>>>>

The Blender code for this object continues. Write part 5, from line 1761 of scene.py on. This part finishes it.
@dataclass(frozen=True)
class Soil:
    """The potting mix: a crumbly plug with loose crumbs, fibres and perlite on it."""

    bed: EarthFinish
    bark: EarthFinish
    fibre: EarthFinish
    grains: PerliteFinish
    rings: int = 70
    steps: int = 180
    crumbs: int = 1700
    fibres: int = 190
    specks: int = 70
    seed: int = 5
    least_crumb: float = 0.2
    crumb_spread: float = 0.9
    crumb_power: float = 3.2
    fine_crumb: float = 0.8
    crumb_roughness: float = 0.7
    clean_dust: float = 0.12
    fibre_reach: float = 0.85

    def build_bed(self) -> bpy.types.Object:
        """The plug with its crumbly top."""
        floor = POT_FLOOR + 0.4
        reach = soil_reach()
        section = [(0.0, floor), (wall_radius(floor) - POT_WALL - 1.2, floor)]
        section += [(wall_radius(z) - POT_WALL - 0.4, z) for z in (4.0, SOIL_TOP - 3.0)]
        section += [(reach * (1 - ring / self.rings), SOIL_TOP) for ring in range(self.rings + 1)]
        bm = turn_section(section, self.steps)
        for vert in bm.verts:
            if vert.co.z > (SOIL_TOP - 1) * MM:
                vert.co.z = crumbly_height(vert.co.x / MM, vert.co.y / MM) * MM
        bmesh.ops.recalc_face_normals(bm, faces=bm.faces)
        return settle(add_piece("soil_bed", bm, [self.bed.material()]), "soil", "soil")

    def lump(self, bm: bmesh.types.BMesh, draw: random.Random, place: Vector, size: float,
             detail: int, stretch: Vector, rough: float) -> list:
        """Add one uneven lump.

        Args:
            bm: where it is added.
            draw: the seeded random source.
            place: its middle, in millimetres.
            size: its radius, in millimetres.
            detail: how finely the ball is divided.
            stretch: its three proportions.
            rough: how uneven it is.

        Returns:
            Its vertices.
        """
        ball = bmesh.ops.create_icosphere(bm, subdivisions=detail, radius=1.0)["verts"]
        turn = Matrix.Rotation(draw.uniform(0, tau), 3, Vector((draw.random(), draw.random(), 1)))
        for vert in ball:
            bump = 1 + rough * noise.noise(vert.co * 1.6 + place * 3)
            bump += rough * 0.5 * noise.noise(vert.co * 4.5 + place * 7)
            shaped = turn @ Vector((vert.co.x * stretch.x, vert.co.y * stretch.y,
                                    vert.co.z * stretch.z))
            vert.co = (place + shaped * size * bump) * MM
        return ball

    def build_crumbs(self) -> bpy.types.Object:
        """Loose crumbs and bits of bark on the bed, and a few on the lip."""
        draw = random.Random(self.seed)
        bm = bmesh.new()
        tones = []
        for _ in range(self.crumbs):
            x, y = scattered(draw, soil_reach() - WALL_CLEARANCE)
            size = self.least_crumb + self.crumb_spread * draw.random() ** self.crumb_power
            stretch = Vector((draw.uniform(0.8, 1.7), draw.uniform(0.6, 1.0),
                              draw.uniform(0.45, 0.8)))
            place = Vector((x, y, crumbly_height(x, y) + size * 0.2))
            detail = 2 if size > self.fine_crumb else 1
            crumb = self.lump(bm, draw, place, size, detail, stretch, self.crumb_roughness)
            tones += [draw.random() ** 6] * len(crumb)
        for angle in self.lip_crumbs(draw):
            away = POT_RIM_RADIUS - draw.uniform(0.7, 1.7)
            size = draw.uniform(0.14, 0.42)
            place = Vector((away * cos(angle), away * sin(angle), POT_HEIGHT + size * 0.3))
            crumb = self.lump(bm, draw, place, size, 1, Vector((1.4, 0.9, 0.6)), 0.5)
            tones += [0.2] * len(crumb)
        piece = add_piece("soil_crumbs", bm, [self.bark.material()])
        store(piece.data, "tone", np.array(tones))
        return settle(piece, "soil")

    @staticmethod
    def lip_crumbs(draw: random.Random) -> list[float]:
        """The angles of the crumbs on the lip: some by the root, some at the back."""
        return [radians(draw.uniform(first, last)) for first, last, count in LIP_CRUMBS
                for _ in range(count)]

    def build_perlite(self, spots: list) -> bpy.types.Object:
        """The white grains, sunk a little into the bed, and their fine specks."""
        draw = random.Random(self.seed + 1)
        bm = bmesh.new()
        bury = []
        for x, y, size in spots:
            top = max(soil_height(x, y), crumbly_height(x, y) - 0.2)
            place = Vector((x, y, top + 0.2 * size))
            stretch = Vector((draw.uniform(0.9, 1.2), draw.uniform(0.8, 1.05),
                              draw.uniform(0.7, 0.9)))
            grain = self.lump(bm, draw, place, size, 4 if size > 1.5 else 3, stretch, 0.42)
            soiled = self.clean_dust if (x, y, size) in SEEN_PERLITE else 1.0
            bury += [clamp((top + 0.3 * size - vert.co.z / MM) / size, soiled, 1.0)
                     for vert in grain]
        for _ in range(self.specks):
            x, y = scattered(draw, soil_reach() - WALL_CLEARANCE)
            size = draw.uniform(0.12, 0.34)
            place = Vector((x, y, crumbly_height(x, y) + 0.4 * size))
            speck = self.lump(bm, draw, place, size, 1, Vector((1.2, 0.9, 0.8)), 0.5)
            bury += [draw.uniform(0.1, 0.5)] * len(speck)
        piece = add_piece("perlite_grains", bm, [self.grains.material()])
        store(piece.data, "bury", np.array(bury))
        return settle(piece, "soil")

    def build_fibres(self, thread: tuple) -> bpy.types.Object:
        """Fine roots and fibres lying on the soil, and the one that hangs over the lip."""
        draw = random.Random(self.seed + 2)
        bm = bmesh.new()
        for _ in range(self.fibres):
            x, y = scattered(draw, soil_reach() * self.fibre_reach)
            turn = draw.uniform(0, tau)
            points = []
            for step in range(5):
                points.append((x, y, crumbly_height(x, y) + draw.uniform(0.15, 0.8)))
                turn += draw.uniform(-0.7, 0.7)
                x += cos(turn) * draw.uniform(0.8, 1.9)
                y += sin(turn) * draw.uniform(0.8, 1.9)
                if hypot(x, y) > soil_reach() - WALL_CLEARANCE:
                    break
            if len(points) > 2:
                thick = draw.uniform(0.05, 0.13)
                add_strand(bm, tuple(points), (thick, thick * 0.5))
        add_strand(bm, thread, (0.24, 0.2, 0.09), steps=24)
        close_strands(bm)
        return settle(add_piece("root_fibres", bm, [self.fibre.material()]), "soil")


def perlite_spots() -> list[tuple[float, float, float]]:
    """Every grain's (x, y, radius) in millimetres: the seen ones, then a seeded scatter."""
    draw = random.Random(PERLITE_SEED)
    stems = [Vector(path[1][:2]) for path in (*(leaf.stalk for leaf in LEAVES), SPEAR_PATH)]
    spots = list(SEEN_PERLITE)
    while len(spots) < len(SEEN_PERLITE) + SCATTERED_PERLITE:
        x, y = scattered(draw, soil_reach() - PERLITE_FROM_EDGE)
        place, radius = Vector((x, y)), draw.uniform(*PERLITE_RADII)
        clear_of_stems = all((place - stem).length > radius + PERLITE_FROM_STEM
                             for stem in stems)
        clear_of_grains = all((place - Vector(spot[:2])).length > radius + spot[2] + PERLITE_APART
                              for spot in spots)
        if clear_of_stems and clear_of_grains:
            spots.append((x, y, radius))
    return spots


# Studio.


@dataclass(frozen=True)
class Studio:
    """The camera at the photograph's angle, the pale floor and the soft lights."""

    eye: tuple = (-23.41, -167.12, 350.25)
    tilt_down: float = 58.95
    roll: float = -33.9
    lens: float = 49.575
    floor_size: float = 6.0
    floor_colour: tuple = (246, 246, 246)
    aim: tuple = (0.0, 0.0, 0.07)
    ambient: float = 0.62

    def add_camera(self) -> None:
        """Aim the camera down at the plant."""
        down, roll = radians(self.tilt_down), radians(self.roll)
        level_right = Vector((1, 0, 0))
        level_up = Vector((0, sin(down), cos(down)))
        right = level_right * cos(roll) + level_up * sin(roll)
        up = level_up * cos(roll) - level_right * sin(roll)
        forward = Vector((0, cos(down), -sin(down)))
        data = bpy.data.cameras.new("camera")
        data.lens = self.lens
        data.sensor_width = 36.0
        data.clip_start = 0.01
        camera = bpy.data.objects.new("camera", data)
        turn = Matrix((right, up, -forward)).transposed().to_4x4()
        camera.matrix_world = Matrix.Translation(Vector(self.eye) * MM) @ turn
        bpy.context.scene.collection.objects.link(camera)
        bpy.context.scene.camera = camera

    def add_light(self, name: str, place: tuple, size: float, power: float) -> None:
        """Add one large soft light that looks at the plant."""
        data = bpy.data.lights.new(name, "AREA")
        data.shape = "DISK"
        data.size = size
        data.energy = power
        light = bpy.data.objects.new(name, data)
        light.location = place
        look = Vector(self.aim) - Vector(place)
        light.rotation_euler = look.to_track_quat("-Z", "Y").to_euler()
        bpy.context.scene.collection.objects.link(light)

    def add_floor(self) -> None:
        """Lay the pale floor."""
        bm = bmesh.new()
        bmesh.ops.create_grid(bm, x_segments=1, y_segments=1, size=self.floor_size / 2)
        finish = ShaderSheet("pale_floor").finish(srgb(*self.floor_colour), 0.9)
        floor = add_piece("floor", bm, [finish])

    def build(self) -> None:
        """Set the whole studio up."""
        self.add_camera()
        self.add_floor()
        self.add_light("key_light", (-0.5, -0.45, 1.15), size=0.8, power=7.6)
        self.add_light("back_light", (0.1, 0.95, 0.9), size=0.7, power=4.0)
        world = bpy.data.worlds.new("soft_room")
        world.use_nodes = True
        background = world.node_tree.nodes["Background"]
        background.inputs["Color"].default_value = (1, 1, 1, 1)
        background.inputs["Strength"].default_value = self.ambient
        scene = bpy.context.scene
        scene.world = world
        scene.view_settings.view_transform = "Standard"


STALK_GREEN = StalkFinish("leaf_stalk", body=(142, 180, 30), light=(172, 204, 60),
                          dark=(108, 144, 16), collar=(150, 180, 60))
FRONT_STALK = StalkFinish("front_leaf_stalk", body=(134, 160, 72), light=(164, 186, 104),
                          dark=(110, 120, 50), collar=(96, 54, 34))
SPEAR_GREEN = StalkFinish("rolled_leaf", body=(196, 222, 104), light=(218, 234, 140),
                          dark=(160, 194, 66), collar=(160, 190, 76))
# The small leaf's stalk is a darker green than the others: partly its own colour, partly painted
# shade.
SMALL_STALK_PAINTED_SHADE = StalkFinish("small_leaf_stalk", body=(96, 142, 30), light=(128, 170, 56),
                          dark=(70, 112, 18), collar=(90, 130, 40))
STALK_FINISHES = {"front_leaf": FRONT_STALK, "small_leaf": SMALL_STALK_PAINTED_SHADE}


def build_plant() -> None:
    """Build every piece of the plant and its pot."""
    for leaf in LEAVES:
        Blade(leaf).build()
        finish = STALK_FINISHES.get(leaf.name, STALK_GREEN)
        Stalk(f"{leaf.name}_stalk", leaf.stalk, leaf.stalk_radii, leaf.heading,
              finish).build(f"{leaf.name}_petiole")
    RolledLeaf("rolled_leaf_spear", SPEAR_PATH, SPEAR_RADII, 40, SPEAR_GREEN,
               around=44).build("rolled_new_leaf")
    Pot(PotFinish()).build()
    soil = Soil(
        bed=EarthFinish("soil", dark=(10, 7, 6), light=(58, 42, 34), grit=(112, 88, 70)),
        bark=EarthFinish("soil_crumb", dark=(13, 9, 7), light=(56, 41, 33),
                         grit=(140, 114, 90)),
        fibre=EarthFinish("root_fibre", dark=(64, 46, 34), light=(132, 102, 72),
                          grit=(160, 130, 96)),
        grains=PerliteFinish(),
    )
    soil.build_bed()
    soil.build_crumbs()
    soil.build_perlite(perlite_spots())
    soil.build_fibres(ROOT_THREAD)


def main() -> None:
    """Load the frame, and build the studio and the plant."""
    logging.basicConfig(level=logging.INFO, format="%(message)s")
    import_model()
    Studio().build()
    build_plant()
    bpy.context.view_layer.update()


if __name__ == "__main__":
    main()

<<<<

> Given problem:
Beginning at the first line above, repeat exactly until the line containing "fibre_reach: float = 0.85", which is included.

> Output for this exercise:
The Blender code for this object continues. Write part 5, from line 1761 of scene.py on. This part finishes it.
@dataclass(frozen=True)
class Soil:
    """The potting mix: a crumbly plug with loose crumbs, fibres and perlite on it."""

    bed: EarthFinish
    bark: EarthFinish
    fibre: EarthFinish
    grains: PerliteFinish
    rings: int = 70
    steps: int = 180
    crumbs: int = 1700
    fibres: int = 190
    specks: int = 70
    seed: int = 5
    least_crumb: float = 0.2
    crumb_spread: float = 0.9
    crumb_power: float = 3.2
    fine_crumb: float = 0.8
    crumb_roughness: float = 0.7
    clean_dust: float = 0.12
    fibre_reach: float = 0.85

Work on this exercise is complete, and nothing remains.